Commercial Applications

There are many applications that can benefit from fractal antennas. The sudden grow in the wireless communication area has sprung a need for compact integrated antennas. The space saving abilities of fractals to efficiently fill a limited amount of space create distinct advantage of using integrated fractal antennas over Euclidean geometry. Examples of these types of application include personal hand-held wireless devices such as cell phones and other wireless mobile devices such as laptops on wireless LANs and networkable PDAs and RFID. Fractal antennas can also enrich applications that include multiband transmissions. This area has many possibilities ranging from dual-mode phones to devices integrating communication and location services such as GPS, the global positioning satellites. Fractal antennas also decrease the area of a resonant antenna, which could lower the radar cross-section (RCS). This benefit can be exploited in military applications where rcs of antenna is a crucial parameter.

a) In Building Communication: Fractal antenna provides universal wideband antenna technology that is ideal for in building communication applications. Operating over 150MHz to 6GHz, fractal antennas deliver excellent Omni directional coverage in a compact form factor.

b) Wireless Networks: Fractal Antenna Systems provide excellent advanced antenna technology that enables merging wireless protocols, such as ZigBee, WiMAX and MIMO, to deliver their maximum potential.

c) Universal Tactic Communication: Future communications systems will use cognitive radios that require vast bandwidths, with one antenna.

d) Mobile Devices: From PDAs to cellular phones to mobile computing, today’s wireless devices require compact, high performance multiband antennas.

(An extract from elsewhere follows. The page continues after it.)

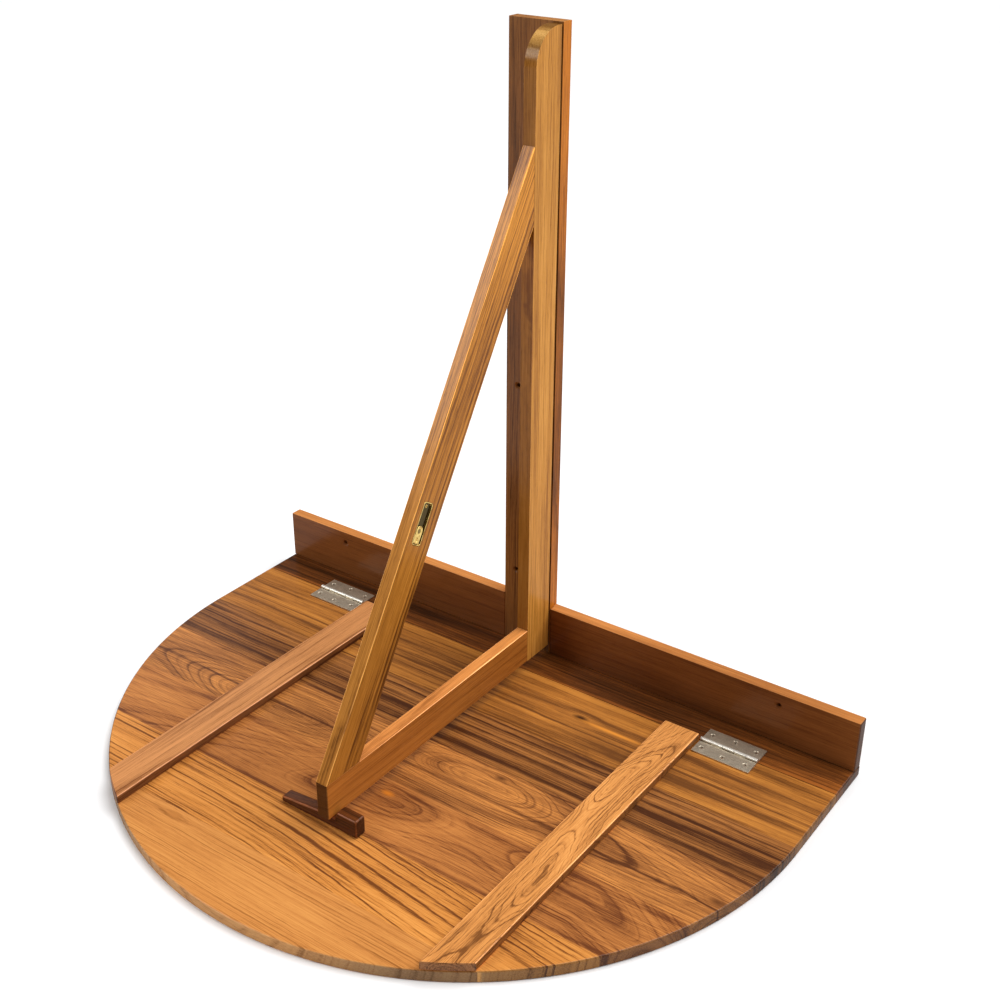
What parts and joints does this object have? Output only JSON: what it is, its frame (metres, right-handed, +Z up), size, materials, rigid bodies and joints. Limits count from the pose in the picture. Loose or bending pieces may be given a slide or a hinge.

At the same time, packaging constraints demand that each component, especially the antenna, be inherently versatile.

e) Telematics: Today’s automobile can have dozens of antennas that provide everything from emergency notification and navigational services to satellites radio and TV. Multiple antennas create performance and form factor challenges, as well as aesthetic design issues.

f) RFID (Radio frequency identification): Fractal antenna system provides a compact, low cost solution for multitude of RFID applications. Because fractal antennas are small and versatile, they are ideal for more compact RFID equipment.

Military Applications

Modern military uses of antennas have presented new challenges to the antenna designer. Only a decade ago, specific band antennas, or tall whips, met the needs of most communications, electronic warfare (EW) and surveillance applications. But with new needs and transceiver technologies, antennas have new challenges: wideband; small; and agile platforms, for software-defined radio (SDR) and modern EW, among others.

The outstanding problem with military oriented antennas is that they are too big, too narrow-band, and too many are needed. With fractal antennas, a new era has arisen where the important attribute surfaces that form no longer follows function. Previously, the performance and even application of an antenna was easily discerned from its form factor and appearance. While at the extremes, this is still true, combining fractal antenna attributes of self-scaling and fractal loading produces extremely wideband antennas with multiple functions and small sizes.

EW. In electronic warfare, disrupting communications is a daunting task because of the plethora of frequency ranges available to a hostile foe. Most other antennas are not wideband but multiple band compromises that prevent allowance for future capability when the environment changes. In this application, the wideband capability of fractal antennas allows smaller antennas that have from 10:1 to 200:1 bandwidths that can handle moderate to high power. This allows fewer antennas to meet extant and future threats. As form no longer follows function, it also thwarts the ability for the foe to understand the capability of the system, in addition to adding a huge versatility to how the system may be deployed. Vehicular use is vastly aided by these advantages.

Sigint. Surveillance and information gathering is always limited by the covertness of the antenna. In general, small antennas mean limited reach and limited frequency range. Fractal antennas have been produced that have wide bandwidths, but also fit covertly in packages where no antenna is expected. Indeed, transparent antennas, when combined with fractal wideband capabilities, make proven examples of such. Figure 7 shows one such example, with a 100:1 bandwidth. Where is it? Follow the coaxial cable to see the connection point to the window-mounted antenna.

Universal tactical communications. Future communications systems will use cognitive radios that require vast bandwidths, with one antenna. For the soldier, this spells the need for a single antenna, or simple antenna system, that can be body-worn, and not physically interfering with other needs. Since 1997, fractal antennas have been used to make body worn antennas that have the fewest compromises and work best for most terrestrial and SatCom applications.

Conclusion

The main goal of this paper is to design and develop sierpinski microstrip fractal antenna for wireless applications. The basics of microstrip fractal antenna are studied in detail and also all the design considerations of this antenna is been examined. Thus here size reduction along with the large bandwidth and high gain are the major considerations for designing the antenna. For designing a microstrip fractal antenna various designing steps corresponding to the antenna parameters have been examined. According to the designing parameters the relevant feeding techniques are selected. The antenna is designed and simulated using HFSS.

The sierpinski carpet antenna is designed in an operating frequency 2.45 GHz and simulated. The three iteration stages of sierpinski carpet antenna are studied and obtained the simulation results. The various design parameters such as return loss, VSWR, radiation pattern, gain plot etc are obtained using simulation. It is observed that with increase in the number of iterations the bandwidth of the antenna increases & on second iterations the antenna starts showing the multiband behavior. As the no. of iterations increases the effective area of the antenna structure is reduced. Increase in multiple iterations also led to improvement in various performance parameters like VSWR, directivity, gain & return losses. The simulated results shows good band width enhancement.

Future Work

In this thesis different types of compact fractal antennas are studied for wideband operation. Based on this, future work may be carried out such as:

• The effect of material properties on Fractal antenna performance such as gain, efficiency, radiation patterns, etc. can be studied.
• Study of new tech to reduce the size and enhance the bandwidth of fractal wideband antennas for use in mobile and portable devices.
• Fabrication of the proposed Fractal antennas and comparison of simulated results with the measured results.